Set problem >>
Restate the opening lines of the material below word for word, stopping after the line that contains "DATE_GIRTHS**plump, DATE_SIDES, dents)".

◇ ◇ ◇ ◇ ◇ ◇ ◇

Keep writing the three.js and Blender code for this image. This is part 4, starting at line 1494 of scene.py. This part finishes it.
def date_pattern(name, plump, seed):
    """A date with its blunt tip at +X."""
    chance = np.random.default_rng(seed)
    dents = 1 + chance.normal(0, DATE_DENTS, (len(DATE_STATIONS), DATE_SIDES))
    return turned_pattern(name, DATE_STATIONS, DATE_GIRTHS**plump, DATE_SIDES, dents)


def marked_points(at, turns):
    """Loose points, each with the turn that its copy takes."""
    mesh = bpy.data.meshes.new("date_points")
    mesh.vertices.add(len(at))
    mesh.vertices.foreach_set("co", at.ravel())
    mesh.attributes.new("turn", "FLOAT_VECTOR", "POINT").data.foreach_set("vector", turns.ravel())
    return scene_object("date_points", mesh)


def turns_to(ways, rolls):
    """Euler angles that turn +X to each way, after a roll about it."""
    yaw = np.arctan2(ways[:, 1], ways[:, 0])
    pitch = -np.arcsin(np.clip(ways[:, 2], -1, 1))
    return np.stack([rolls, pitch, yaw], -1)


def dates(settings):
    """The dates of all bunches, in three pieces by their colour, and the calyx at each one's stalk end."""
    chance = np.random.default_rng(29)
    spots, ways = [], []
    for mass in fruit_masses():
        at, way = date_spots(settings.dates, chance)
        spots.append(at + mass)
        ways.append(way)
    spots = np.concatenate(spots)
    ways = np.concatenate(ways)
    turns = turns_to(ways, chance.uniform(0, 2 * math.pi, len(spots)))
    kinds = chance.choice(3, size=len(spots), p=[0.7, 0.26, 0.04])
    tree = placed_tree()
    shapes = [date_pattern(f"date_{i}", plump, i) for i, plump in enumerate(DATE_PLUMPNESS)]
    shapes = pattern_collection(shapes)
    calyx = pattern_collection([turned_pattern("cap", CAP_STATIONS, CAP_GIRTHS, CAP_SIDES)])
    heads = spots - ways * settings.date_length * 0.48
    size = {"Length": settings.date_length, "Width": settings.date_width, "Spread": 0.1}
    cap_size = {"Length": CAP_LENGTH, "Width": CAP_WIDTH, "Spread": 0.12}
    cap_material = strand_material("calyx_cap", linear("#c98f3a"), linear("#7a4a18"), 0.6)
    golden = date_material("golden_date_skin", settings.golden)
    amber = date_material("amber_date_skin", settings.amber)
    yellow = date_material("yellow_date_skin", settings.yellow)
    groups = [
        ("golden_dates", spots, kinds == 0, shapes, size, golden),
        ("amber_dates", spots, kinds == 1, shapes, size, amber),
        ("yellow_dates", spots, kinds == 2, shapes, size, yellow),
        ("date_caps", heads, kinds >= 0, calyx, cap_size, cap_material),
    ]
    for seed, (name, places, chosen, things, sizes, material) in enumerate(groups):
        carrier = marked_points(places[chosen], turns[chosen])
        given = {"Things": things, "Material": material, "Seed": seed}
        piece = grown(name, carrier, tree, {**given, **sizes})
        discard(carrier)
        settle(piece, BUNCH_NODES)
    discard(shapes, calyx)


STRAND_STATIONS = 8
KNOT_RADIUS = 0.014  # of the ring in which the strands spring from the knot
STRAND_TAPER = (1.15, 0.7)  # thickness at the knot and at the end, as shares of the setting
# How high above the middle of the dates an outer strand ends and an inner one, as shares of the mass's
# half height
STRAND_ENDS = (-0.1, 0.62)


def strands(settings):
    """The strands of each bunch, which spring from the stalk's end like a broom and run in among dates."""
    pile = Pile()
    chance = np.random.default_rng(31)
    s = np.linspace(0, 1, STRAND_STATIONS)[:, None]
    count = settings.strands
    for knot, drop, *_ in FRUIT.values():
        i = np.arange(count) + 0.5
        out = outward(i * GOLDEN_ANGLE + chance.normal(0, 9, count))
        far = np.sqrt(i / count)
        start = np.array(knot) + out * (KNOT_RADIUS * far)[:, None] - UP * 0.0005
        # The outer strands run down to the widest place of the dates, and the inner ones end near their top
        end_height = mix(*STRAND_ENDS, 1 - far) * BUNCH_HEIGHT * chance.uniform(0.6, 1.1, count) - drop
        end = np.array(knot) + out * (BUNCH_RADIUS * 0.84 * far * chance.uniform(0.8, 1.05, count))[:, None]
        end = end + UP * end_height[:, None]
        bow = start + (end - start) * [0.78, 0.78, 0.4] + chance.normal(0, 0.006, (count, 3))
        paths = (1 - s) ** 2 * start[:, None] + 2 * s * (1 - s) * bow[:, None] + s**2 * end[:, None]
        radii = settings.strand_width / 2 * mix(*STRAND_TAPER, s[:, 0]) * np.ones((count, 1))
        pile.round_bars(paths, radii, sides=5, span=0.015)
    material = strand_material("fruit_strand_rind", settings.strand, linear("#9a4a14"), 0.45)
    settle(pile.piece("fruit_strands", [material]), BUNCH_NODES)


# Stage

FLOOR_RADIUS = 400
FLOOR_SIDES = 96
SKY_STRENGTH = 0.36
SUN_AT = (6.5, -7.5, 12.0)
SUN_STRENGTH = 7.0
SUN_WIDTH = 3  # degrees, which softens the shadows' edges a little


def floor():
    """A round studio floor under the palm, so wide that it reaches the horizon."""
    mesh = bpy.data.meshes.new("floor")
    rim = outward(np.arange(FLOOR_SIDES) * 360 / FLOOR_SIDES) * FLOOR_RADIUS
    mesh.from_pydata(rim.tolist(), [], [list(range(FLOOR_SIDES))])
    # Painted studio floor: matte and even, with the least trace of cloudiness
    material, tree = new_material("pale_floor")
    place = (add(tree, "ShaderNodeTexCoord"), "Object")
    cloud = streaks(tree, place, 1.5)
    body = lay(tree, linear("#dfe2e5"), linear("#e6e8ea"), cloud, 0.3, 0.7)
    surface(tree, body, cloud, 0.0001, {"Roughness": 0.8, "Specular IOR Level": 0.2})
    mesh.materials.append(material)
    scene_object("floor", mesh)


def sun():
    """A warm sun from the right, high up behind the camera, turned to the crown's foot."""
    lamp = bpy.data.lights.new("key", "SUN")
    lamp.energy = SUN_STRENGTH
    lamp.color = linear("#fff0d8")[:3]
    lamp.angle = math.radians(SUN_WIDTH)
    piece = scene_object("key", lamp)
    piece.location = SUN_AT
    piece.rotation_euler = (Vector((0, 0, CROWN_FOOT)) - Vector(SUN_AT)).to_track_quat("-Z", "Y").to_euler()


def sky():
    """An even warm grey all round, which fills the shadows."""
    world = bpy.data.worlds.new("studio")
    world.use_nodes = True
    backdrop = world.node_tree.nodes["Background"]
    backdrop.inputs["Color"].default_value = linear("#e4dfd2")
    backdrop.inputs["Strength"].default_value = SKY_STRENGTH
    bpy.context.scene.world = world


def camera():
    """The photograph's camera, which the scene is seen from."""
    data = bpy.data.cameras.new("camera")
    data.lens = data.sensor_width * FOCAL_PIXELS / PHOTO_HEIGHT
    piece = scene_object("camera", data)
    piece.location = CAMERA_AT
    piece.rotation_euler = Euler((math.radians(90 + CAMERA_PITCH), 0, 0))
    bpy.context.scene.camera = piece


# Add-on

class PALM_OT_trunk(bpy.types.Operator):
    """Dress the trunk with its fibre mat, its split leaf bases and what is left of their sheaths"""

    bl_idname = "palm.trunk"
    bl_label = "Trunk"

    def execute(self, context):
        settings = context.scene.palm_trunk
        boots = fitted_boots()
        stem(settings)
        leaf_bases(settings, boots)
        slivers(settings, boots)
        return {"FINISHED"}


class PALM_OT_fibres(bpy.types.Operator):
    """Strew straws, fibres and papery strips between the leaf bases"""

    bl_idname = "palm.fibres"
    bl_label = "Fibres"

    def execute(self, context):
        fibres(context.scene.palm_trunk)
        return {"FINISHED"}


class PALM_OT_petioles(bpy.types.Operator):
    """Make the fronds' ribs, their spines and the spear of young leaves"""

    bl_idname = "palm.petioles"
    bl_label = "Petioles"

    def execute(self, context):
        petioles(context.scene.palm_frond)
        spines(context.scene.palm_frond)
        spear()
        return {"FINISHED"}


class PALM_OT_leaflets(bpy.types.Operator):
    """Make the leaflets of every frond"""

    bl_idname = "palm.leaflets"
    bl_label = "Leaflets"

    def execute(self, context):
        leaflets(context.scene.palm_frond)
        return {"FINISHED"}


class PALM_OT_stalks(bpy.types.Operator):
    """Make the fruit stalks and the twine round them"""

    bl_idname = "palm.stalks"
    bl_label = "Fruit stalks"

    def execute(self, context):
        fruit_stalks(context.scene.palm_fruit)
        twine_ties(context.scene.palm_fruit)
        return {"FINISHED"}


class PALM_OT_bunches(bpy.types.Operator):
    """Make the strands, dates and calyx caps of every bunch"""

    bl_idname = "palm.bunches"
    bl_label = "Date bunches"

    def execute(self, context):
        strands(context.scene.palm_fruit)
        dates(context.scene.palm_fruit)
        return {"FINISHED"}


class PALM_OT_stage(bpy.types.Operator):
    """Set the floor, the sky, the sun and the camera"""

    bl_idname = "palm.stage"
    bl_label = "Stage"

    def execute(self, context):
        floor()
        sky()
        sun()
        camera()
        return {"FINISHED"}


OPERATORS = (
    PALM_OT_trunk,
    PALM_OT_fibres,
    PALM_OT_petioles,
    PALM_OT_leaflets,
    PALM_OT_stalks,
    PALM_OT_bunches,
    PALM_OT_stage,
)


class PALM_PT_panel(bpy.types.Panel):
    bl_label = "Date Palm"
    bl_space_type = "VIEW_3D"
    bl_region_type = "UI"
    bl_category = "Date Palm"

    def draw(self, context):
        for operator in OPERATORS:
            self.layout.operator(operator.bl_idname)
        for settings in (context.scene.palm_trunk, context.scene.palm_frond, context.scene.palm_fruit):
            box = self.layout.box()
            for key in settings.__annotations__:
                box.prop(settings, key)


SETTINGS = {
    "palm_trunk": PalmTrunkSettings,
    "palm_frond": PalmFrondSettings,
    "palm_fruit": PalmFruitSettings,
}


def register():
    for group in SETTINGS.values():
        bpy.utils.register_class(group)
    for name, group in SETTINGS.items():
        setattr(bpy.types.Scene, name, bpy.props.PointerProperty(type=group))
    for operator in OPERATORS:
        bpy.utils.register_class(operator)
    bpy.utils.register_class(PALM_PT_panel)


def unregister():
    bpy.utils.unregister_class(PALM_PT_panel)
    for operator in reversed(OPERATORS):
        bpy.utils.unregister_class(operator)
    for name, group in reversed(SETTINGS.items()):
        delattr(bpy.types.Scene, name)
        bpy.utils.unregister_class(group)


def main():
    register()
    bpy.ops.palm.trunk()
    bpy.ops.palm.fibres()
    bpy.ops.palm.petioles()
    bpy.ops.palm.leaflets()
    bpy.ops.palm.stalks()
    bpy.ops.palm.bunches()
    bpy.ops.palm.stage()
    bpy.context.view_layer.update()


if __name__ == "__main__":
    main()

◇ ◇ ◇ ◇ ◇ ◇ ◇

Solution below >>
Keep writing the three.js and Blender code for this image. This is part 4, starting at line 1494 of scene.py. This part finishes it.
def date_pattern(name, plump, seed):
    """A date with its blunt tip at +X."""
    chance = np.random.default_rng(seed)
    dents = 1 + chance.normal(0, DATE_DENTS, (len(DATE_STATIONS), DATE_SIDES))
    return turned_pattern(name, DATE_STATIONS, DATE_GIRTHS**plump, DATE_SIDES, dents)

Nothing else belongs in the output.